Entries with model source code
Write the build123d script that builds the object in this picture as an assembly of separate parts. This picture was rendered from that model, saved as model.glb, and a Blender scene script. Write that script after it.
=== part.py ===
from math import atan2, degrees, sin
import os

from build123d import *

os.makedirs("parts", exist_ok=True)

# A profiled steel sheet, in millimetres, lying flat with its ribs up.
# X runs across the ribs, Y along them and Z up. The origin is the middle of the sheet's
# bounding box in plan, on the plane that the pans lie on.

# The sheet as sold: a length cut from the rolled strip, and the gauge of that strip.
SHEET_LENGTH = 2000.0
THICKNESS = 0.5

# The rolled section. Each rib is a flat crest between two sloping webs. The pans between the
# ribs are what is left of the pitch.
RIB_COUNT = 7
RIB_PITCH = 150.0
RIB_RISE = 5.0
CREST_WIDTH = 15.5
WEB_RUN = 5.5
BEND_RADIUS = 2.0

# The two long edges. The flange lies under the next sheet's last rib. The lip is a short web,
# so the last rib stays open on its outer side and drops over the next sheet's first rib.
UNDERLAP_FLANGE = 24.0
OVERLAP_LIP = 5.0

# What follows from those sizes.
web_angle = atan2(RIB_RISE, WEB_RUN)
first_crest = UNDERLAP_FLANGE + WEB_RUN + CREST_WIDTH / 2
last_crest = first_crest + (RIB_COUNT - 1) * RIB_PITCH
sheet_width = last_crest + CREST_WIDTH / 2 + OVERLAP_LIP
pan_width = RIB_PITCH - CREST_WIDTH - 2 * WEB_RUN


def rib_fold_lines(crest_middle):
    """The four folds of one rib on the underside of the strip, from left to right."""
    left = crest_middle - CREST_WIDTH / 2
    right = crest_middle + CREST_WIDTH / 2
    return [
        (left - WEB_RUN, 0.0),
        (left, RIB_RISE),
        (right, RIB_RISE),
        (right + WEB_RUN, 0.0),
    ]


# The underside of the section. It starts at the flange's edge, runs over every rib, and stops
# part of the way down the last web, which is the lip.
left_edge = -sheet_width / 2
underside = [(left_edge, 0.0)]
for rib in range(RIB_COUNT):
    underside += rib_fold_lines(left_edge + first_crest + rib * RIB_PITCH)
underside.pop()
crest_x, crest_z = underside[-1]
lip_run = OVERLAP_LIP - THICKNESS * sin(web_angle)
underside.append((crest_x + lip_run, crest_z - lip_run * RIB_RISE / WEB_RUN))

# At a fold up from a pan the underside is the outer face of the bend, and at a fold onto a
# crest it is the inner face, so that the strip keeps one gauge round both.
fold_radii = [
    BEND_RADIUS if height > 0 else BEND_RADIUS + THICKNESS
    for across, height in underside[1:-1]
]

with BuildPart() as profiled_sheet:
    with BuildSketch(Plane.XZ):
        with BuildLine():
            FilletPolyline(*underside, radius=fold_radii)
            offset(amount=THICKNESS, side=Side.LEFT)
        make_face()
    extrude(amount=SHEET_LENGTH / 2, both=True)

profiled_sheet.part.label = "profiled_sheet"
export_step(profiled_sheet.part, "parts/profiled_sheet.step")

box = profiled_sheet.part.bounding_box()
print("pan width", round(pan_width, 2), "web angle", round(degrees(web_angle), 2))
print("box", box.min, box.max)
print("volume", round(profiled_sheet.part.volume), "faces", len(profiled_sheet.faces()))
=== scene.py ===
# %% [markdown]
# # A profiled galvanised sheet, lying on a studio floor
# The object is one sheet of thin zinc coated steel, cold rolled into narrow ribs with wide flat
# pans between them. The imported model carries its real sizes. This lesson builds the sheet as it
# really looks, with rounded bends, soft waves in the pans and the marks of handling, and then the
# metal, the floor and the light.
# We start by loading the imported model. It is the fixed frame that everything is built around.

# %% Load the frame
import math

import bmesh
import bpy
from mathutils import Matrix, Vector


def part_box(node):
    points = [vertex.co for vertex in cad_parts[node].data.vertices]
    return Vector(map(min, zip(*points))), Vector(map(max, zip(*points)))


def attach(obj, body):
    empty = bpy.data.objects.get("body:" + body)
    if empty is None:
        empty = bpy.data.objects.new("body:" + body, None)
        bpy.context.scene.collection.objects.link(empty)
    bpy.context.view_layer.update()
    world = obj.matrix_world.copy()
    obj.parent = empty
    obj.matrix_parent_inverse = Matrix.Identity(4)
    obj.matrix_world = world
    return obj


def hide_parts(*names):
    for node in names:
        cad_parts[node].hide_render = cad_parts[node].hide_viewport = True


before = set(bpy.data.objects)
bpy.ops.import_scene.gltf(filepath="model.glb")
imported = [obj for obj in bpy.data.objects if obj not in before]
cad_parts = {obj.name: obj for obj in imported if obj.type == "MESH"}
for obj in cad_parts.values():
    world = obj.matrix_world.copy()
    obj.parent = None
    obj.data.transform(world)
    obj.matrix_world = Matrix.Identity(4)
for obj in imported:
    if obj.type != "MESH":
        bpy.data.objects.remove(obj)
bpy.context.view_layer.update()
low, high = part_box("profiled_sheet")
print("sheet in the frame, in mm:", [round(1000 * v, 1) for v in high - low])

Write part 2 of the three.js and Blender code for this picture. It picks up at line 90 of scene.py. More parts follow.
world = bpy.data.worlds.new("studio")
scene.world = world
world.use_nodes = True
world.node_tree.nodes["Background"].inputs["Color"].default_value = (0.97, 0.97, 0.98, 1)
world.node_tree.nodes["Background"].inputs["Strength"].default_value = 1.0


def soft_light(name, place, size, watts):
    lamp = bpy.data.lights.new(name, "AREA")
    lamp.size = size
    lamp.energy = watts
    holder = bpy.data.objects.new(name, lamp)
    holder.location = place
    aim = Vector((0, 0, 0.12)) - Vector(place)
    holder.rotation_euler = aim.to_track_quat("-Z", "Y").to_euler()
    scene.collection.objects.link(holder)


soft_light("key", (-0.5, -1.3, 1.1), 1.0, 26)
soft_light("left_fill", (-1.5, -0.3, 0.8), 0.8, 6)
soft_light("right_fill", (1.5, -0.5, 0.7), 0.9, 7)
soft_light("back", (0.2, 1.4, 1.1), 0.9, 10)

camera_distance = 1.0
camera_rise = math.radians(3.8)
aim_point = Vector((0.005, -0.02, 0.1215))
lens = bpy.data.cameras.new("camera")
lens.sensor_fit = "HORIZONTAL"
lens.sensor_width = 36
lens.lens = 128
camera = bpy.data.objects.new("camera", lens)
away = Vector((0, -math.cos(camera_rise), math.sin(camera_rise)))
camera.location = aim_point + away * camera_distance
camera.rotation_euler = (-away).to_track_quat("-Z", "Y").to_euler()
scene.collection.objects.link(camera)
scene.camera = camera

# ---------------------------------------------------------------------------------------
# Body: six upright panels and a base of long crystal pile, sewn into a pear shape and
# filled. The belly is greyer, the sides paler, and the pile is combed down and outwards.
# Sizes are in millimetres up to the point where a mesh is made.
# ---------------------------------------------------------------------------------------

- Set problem
Repeat word for word the lines from the line containing "Write part 2" to the line containing "scene.collection.objects.link(holder)", both lines included; nothing else should appear.

- Expected answer
Write part 2 of the three.js and Blender code for this picture. It picks up at line 90 of scene.py. More parts follow.
world = bpy.data.worlds.new("studio")
scene.world = world
world.use_nodes = True
world.node_tree.nodes["Background"].inputs["Color"].default_value = (0.97, 0.97, 0.98, 1)
world.node_tree.nodes["Background"].inputs["Strength"].default_value = 1.0


def soft_light(name, place, size, watts):
    lamp = bpy.data.lights.new(name, "AREA")
    lamp.size = size
    lamp.energy = watts
    holder = bpy.data.objects.new(name, lamp)
    holder.location = place
    aim = Vector((0, 0, 0.12)) - Vector(place)
    holder.rotation_euler = aim.to_track_quat("-Z", "Y").to_euler()
    scene.collection.objects.link(holder)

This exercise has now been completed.